Масла в огонь добавили события в перенасыщенной спекулятивными капиталами Германии, в которой, в условиях закрытых рынков, в 1927 г. начался кризис перепроизводства. Он обрушил процентные ставки, краткосрочные капиталы бежали из Германии главным образом обратно в США.
Доходность государственных ценных бумаг{1143}
Крах пирамиды Дауэса в Германии вызвал эффект спонтанного последовательного обрушения финансовых рынков большинства стран мира. Г. Гувер в связи с этим находил причины Великой депрессии в «распаде европейской экономической и финансовой структуры»{1144}. Доходность казначейских бумаг в США с января 1928 г. опустилась ниже нуля.
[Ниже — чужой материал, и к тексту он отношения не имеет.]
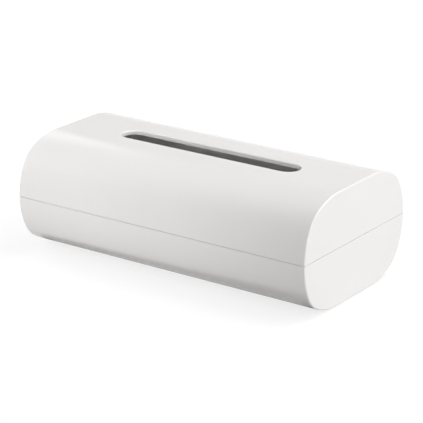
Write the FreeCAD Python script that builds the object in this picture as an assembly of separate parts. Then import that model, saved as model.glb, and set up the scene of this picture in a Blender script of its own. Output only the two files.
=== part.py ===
"""Tissue box holder: a long rounded box moulded as two shells that meet in a fine seam at mid height.

The lower shell holds the flat carton of tissues. The upper shell drops over a low lip that stands
up inside the seam, and has a long slot with round ends for drawing the tissues. Four soft feet
sit in shallow pockets in the underside.

Frame: millimetres, +Z up, the origin on the table under the middle of the body.
+X runs along the body and its slot, and -Y is the front.
"""
import FreeCAD, Part
import math
import os

# Body, without the feet
BODY_LENGTH = 265.0
BODY_WIDTH = 141.0
BODY_HEIGHT = 89.4
WALL = 3.5

# Section of the body: a slow side arc, a tighter corner arc and a slow crown arc that runs into a flat
FLAT_WIDTH = 47.0
CORNER_RADIUS = 29.0
SIDE_TURN_DEG = 27.5
CROWN_TURN_DEG = 24.0

# Rounding of the long edge between the section and the two end faces, outside and inside
END_EDGE_RADIUS = 1.1
INNER_EDGE_RADIUS = 1.5

# Seam, and the lip of the base inside it
SEAM_HEIGHT = 45.2
SEAM_GAP = 0.3
LIP_HEIGHT = 4.0
LIP_THICKNESS = 1.3
LIP_SETBACK = 0.3
LIP_CLEARANCE = 0.25
LIP_CORNER_RADIUS = 1.0
LIP_LEAD_IN = 0.4

# Slot in the flat of the cover, measured between its upright walls
SLOT_LENGTH = 164.0
SLOT_WIDTH = 20.0
SLOT_RIM_RADIUS = 1.2

# Soft feet and their pockets
FOOT_DIAMETER = 11.0
FOOT_STANDS_PROUD = 0.8
FOOT_POCKET_DEPTH = 0.9
FOOT_POCKET_CLEARANCE = 0.2
FOOT_EDGE_CHAMFER = 0.4
FOOT_TO_END = 30.0
FOOT_TO_FLAT_EDGE = 9.0

# Cutting blocks run past what they cut by this much
CUT_MARGIN = 10.0
TOLERANCE = 1e-4

UNDERSIDE = FOOT_STANDS_PROUD
MIDDLE = UNDERSIDE + BODY_HEIGHT / 2
TOP = UNDERSIDE + BODY_HEIGHT
SEAM = UNDERSIDE + SEAM_HEIGHT
LIP_TOP = SEAM + LIP_HEIGHT

SIDE_TURN = math.radians(SIDE_TURN_DEG)
CROWN_START = math.radians(90.0 - CROWN_TURN_DEG)


def section_radii():
    """Side and crown radii that let the three tangent arcs span from the flat to the widest line.

    Across: side (1 - cos a) + corner (cos a - cos b) + crown cos b = (width - flat) / 2
    Up:     side sin a + corner (sin b - sin a) + crown (1 - sin b) = height / 2
    where a is the turn of the side arc and b is the angle at which the crown arc starts.
    """
    across_side = 1.0 - math.cos(SIDE_TURN)
    across_crown = math.cos(CROWN_START)
    up_side = math.sin(SIDE_TURN)
    up_crown = 1.0 - math.sin(CROWN_START)
    across = (BODY_WIDTH - FLAT_WIDTH) / 2 - CORNER_RADIUS * (math.cos(SIDE_TURN) - across_crown)
    up = BODY_HEIGHT / 2 - CORNER_RADIUS * (math.sin(CROWN_START) - up_side)
    determinant = across_side * up_crown - across_crown * up_side
    side = (across * up_crown - across_crown * up) / determinant
    crown = (across_side * up - up_side * across) / determinant
    return side, crown


SIDE_RADIUS, CROWN_RADIUS = section_radii()
SIDE_CENTRE_Y = BODY_WIDTH / 2 - SIDE_RADIUS


def half_section_arcs():
    """Arcs of the right side and the top, anticlockwise: centre y, centre z, radius, start and end angle.

    Heights count from the middle of the section. The other half is this one turned by 180 degrees.
    """
    corner_y = SIDE_CENTRE_Y + (SIDE_RADIUS - CORNER_RADIUS) * math.cos(SIDE_TURN)
    corner_z = (SIDE_RADIUS - CORNER_RADIUS) * math.sin(SIDE_TURN)
    crown_y = FLAT_WIDTH / 2
    crown_z = BODY_HEIGHT / 2 - CROWN_RADIUS
    upright = math.pi / 2
    return [
        (SIDE_CENTRE_Y, 0.0, SIDE_RADIUS, -SIDE_TURN, SIDE_TURN),
        (corner_y, corner_z, CORNER_RADIUS, SIDE_TURN, CROWN_START),
        (crown_y, crown_z, CROWN_RADIUS, CROWN_START, upright),
        (-crown_y, crown_z, CROWN_RADIUS, upright, math.pi - CROWN_START),
        (-corner_y, corner_z, CORNER_RADIUS, math.pi - CROWN_START, math.pi - SIDE_TURN),
    ]


def section_point(x, centre_y, centre_z, radius, angle, half_turn):
    """Point at an angle on a section arc, turned by half_turn about the middle of the section."""
    y = centre_y + radius * math.cos(angle)
    z = centre_z + radius * math.sin(angle)
    return FreeCAD.Vector(
        x,
        y * math.cos(half_turn) - z * math.sin(half_turn),
        MIDDLE + y * math.sin(half_turn) + z * math.cos(half_turn),
    )


def section_wire(x, inset):
    """The whole section in the plane X = x, moved in by inset all round."""
    edges = []
    for half_turn in (0.0, math.pi):
        previous_end = None
        for centre_y, centre_z, radius, start, end in half_section_arcs():
            angles = (start, (start + end) / 2, end)
            points = [
                section_point(x, centre_y, centre_z, radius - inset, angle, half_turn)
                for angle in angles
            ]
            if previous_end and previous_end.distanceToPoint(points[0]) > TOLERANCE:
                edges.append(Part.LineSegment(previous_end, points[0]).toShape())
            edges.append(Part.Arc(*points).toShape())
            previous_end = points[-1]
    return Part.Wire(edges)


def rounded_bar(inset, edge_radius):
    """The body's form moved in by inset, as a solid, with the edges of its two end faces rounded."""
    half_length = BODY_LENGTH / 2 - inset
    face = Part.Face(section_wire(-half_length, inset))
    bar = face.extrude(FreeCAD.Vector(2 * half_length, 0, 0))
    end_edges = [edge for edge in bar.Edges if lies_in_end_plane(edge, half_length)]
    return bar.makeFillet(edge_radius, end_edges)


def lies_in_end_plane(edge, half_length):
    """True if the whole edge lies in one of the planes X = half_length and X = -half_length."""
    box = edge.BoundBox
    return box.XLength < TOLERANCE and abs(abs(box.Center.x) - half_length) < TOLERANCE


def slab(low, high):
    """Block wider than the body, between two heights."""
    length = BODY_LENGTH + 2 * CUT_MARGIN
    width = BODY_WIDTH + 2 * CUT_MARGIN
    corner = FreeCAD.Vector(-length / 2, -width / 2, low)
    return Part.makeBox(length, width, high - low, corner)


def half_width_at_seam(inset):
    """Half the width of the body's form, moved in by inset, at the height of the seam."""
    above_middle = SEAM - MIDDLE
    return SIDE_CENTRE_Y + math.sqrt((SIDE_RADIUS - inset) ** 2 - above_middle ** 2)


def rounded_plate(half_length, half_width, corner_radius, low, high):
    """Upright block with a rectangular plan and round corners."""
    corner = FreeCAD.Vector(-half_length, -half_width, low)
    block = Part.makeBox(2 * half_length, 2 * half_width, high - low, corner)
    upright_edges = [edge for edge in block.Edges if edge.BoundBox.ZLength > TOLERANCE]
    return block.makeFillet(corner_radius, upright_edges)


def lip_plate(grow, low, high):
    """Plate inside the outer face of the lip, grown by a distance all round."""
    inset = WALL - LIP_SETBACK - LIP_THICKNESS - grow
    return rounded_plate(
        BODY_LENGTH / 2 - inset,
        half_width_at_seam(inset),
        LIP_CORNER_RADIUS + grow,
        low,
        high,
    )


def make_lip():
    """Low wall that stands on the rim of the base, with a lead-in along its outer top edge."""
    plate = lip_plate(0.0, SEAM, LIP_TOP)
    top_edges = [edge for edge in plate.Edges if edge.BoundBox.ZMin > LIP_TOP - TOLERANCE]
    plate = plate.makeChamfer(LIP_LEAD_IN, top_edges)
    inset = WALL - LIP_SETBACK
    hole = rounded_plate(
        BODY_LENGTH / 2 - inset,
        half_width_at_seam(inset),
        INNER_EDGE_RADIUS,
        SEAM - CUT_MARGIN,
        LIP_TOP + CUT_MARGIN,
    )
    return plate.cut(hole)


def make_slot():
    """Upright cutter for the slot: two straight sides joined by half circles."""
    half_width = SLOT_WIDTH / 2
    half_straight = SLOT_LENGTH / 2 - half_width
    edges = []
    for side in (1, -1):
        start = FreeCAD.Vector(side * half_straight, -side * half_width, SEAM)
        tip = FreeCAD.Vector(side * (half_straight + half_width), 0, SEAM)
        end = FreeCAD.Vector(side * half_straight, side * half_width, SEAM)
        next_start = FreeCAD.Vector(-side * half_straight, side * half_width, SEAM)
        edges.append(Part.Arc(start, tip, end).toShape())
        edges.append(Part.LineSegment(end, next_start).toShape())
    face = Part.Face(Part.Wire(edges))
    return face.extrude(FreeCAD.Vector(0, 0, TOP + CUT_MARGIN - SEAM))


def is_slot_rim(edge):
    """True for an edge of the slot in the cover's top face."""
    box = edge.BoundBox
    on_top = box.ZMin > TOP - TOLERANCE
    return on_top and max(abs(box.YMin), abs(box.YMax)) < SLOT_WIDTH / 2 + TOLERANCE


def foot_places():
    """Name and centre of each foot, near the ends of the flat underside."""
    along = BODY_LENGTH / 2 - FOOT_TO_END
    across = FLAT_WIDTH / 2 - FOOT_TO_FLAT_EDGE
    places = {}
    for row, y in (("front", -across), ("back", across)):
        for side, x in (("left", -along), ("right", along)):
            places[f"foot_{row}_{side}"] = (x, y)
    return places


def make_cover(shell):
    """Upper shell, with the rebate that the lip enters and the slot."""
    cover = shell.common(slab(SEAM + SEAM_GAP, TOP + CUT_MARGIN))
    cover = cover.cut(lip_plate(LIP_CLEARANCE, SEAM - CUT_MARGIN, LIP_TOP))
    cover = cover.cut(make_slot())
    rim = [edge for edge in cover.Edges if is_slot_rim(edge)]
    return cover.makeFillet(SLOT_RIM_RADIUS, rim)


def make_base(shell):
    """Lower shell, with the lip on its rim and the foot pockets in its underside."""
    base = shell.common(slab(UNDERSIDE - CUT_MARGIN, SEAM))
    base = base.fuse(make_lip()).removeSplitter()
    pocket_radius = FOOT_DIAMETER / 2 + FOOT_POCKET_CLEARANCE
    for x, y in foot_places().values():
        mouth = FreeCAD.Vector(x, y, UNDERSIDE - CUT_MARGIN)
        base = base.cut(Part.makeCylinder(pocket_radius, CUT_MARGIN + FOOT_POCKET_DEPTH, mouth))
    return base


def make_foot(x, y):
    """Flat round foot that fills its pocket's depth and stands proud of the underside."""
    height = FOOT_STANDS_PROUD + FOOT_POCKET_DEPTH
    disc = Part.makeCylinder(FOOT_DIAMETER / 2, height, FreeCAD.Vector(x, y, 0.0))
    lower_edge = [edge for edge in disc.Edges if edge.BoundBox.ZMax < TOLERANCE]
    return disc.makeChamfer(FOOT_EDGE_CHAMFER, lower_edge)


def only_solid(shape):
    """The single solid of a shape made by cutting and joining."""
    solids = shape.Solids
    if len(solids) != 1:
        raise ValueError(f"expected one solid and found {len(solids)}")
    return solids[0]


def main():
    """Build every piece and write one file for each."""
    outer = rounded_bar(0.0, END_EDGE_RADIUS)
    inner = rounded_bar(WALL, INNER_EDGE_RADIUS)
    shell = outer.cut(inner)
    pieces = {"cover": make_cover(shell), "base": make_base(shell)}
    for name, (x, y) in foot_places().items():
        pieces[name] = make_foot(x, y)
    os.makedirs("parts", exist_ok=True)
    for name, shape in pieces.items():
        only_solid(shape).exportStep(f"parts/{name}.step")
    print(f"side radius {SIDE_RADIUS:.2f} mm, crown radius {CROWN_RADIUS:.2f} mm")


main()
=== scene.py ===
"""Tissue box holder: the looks of a white moulded holder for a flat carton of tissues.

Two shells meet in a fine seam at mid height. Each is one closed surface worked out from the sizes
of the body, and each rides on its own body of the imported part. Four rubber feet ride with the base.
Everything is in metres, +Z up, +X along the slot, with -Y at the front and the origin on the table.
"""

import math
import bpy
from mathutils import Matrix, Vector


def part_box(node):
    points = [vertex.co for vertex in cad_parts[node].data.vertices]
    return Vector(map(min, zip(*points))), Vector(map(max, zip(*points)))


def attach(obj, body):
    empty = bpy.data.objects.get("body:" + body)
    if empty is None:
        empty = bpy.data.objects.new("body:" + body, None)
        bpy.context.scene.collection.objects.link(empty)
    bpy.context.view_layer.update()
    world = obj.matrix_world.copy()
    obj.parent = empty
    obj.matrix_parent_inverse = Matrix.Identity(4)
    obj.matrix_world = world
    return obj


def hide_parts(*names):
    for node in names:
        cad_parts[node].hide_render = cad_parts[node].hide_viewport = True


bl_info = {
    "name": "Tissue Box Holder",
    "version": (1, 0, 0),
    "blender": (4, 5, 0),
    "location": "3D View > Sidebar > Holder",
    "description": "Builds a two-part moulded holder for a carton of tissues on its packed part",
    "category": "Add Mesh",
}

import bmesh
import bpy
import numpy as np
from bpy.props import FloatProperty, FloatVectorProperty, PointerProperty
from bpy.types import Operator, Panel, PropertyGroup
from mathutils import Matrix, Vector

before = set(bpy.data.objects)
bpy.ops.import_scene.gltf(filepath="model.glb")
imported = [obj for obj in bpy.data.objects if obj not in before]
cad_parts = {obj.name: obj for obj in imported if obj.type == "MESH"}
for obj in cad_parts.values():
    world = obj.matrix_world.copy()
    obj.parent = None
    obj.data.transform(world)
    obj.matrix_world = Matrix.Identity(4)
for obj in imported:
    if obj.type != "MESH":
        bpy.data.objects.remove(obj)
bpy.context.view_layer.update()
COVER_LOW, COVER_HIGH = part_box("cover")
BASE_LOW, BASE_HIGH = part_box("base")
FOOT_NODES = ("foot_front_left", "foot_front_right", "foot_back_left", "foot_back_right")
FOOT_BOXES = {node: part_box(node) for node in FOOT_NODES}
FOOT_LOW, FOOT_HIGH = FOOT_BOXES["foot_front_left"]
HOLLOW = "hollow"
DOWN = (0.0, 0.0, -1.0)
WHITE = (1.0, 1.0, 1.0, 1.0)
QUARTER = math.pi / 2
MERGE_DISTANCE = 2e-6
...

Одновременно «немецкий допинг» стимулировал стремительный экономический рост Соединенных Штатов, в течение двух последующих лет. Правда, основная масса средств вновь досталась не реальному сектору экономики, а фондовому рынку. При росте промышленного производства в 1927–1929 гг. на 11%, стоимость акций за то же время, на и без того перегретом фондовым рынке, выросла в 2,3 раза.
Привлеченный бумом на фондовом рынке, в Америку хлынул поток капиталов из Европы. «Однако отток капитала не радовал те страны, из которых он уплывал, — отмечает П. Бернстайн, — и они подняли процентные ставки, стараясь его удержать. К моменту, когда фондовый рынок рухнул в октябре, на Британию, Германию, Италию и Австрию уже надвигалась депрессия; в одной только Германии с лета 1928 г. до конца 1929 г. уровень безработицы вырос в 4 раза»{1145}. Но европейцы не могли ничего противопоставить стремительно взлетающему американскому фондовому рынку.